Voyage of Time (Terrence Malick)
For those who have become increasingly tired of Terrence Malick’s newly favoured cinematic style should steer clear of Voyage of Time. Screened in its truncated 45 minute version on the world’s largest Imax screen, Voyage of Time benefits from its lack of attachment to a traditional narrative. Even though Malick’s films have always featured a fascination with nature and man’s role within it, his post-2000 films have doubled-down on these themes, usually foregoing plots and characters in favour for stunning photography blended within experimental structures.
Song to Song and Knight of Cups have infuriated most critics, as Malick attempts to blend transcendent themes of spirituality, evolution of man, class privileges and the existential wrestle between mankind and the environment.
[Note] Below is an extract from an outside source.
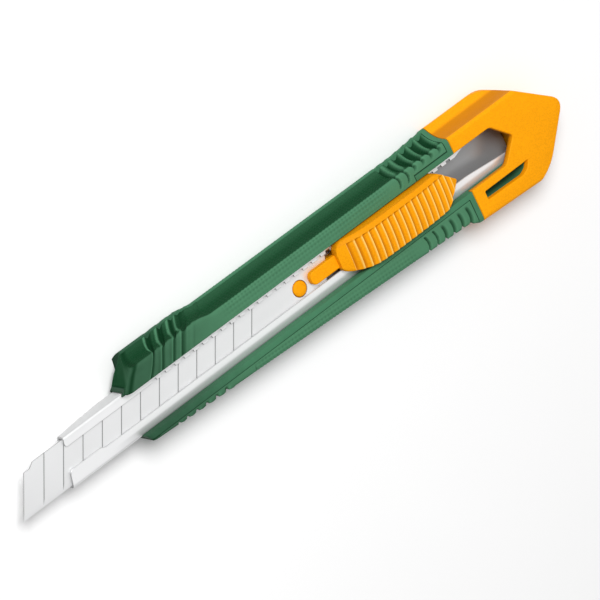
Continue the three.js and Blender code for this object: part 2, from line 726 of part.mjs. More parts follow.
const hull = handleHull();
const handle = new THREE.Group();
handle.add(
  piece("handle_core", "hardGreen", handleCore(hull)),
  piece("upper_grip", "softGreen", upperGrip(hull)),
  piece("lower_grip", "softGreen", lowerGrip(hull)),
  piece("blade_channel", "channelSteel", bladeChannel()),
);
const slider = new THREE.Group();
slider.add(
  piece("blade", "bladeSteel", blade()),
  piece("blade_carrier", "amber", bladeCarrier()),
  piece("lock_spring", "springSteel", lockSpring()),
  piece("thumb_pad", "amber", thumbPad()),
);
const knife = new THREE.Group();
knife.add(handle, slider, piece("tail_cap", "amber", tailCap()));

export default knife;
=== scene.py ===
"""A slim 9 mm snap-off utility knife on its CAD frame: grips, core, channel, blade, slider and cap."""

import math

import bmesh
import bpy
import numpy as np
from mathutils import Matrix, Vector


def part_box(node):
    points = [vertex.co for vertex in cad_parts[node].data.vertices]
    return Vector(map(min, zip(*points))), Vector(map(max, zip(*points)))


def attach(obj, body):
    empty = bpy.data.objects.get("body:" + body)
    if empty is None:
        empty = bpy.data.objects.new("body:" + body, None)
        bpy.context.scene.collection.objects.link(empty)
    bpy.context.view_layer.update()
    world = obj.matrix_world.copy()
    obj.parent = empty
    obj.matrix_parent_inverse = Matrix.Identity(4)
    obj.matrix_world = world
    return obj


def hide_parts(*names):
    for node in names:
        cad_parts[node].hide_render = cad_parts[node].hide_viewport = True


bl_info = {
    "name": "Snap-off Knife",
    "version": (1, 0, 0),
    "blender": (4, 5, 0),
    "location": "View3D > Sidebar > Knife",
    "description": "Builds the pieces, finishes and stage of a slim snap-off utility knife",
    "category": "Object",
}

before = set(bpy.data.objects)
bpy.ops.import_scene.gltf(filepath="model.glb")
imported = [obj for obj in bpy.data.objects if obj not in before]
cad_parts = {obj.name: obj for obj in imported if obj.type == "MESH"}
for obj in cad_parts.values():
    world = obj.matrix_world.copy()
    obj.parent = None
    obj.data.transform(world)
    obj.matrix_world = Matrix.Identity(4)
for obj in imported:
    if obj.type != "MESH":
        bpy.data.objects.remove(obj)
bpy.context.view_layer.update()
MM = 0.001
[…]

With Voyage of Time, Malick is free to fully display these messages in an amazing array of space, animal and city landscape shots, a visual evolution that details how Earth became the planet it is today, and what it will become in the future.
Tethered together with a pacified narration by Brad Pitt, who interjects his voice in the images periodically, with statements like “Child, do you ever wonder how you got here?”. His intermediate voiceover isn’t bad, but also doesn’t feel necessary either, with the powerful images providing enough context to guide the film along. At 45 minutes, it genuinely feels compact and too short, but at the same time, I feel that a 90 minute version would’ve definitely outstayed its welcome and hurt its impact. Some of the nature sequences, including an awe-inspiring scenes of a pair of whales, look amazing, especially on Imax’s ridiculously huge canvas. Like Christopher Nolan’s Dunkirk, this is one film that just won’t have the same impact being presented on an Ipad screen.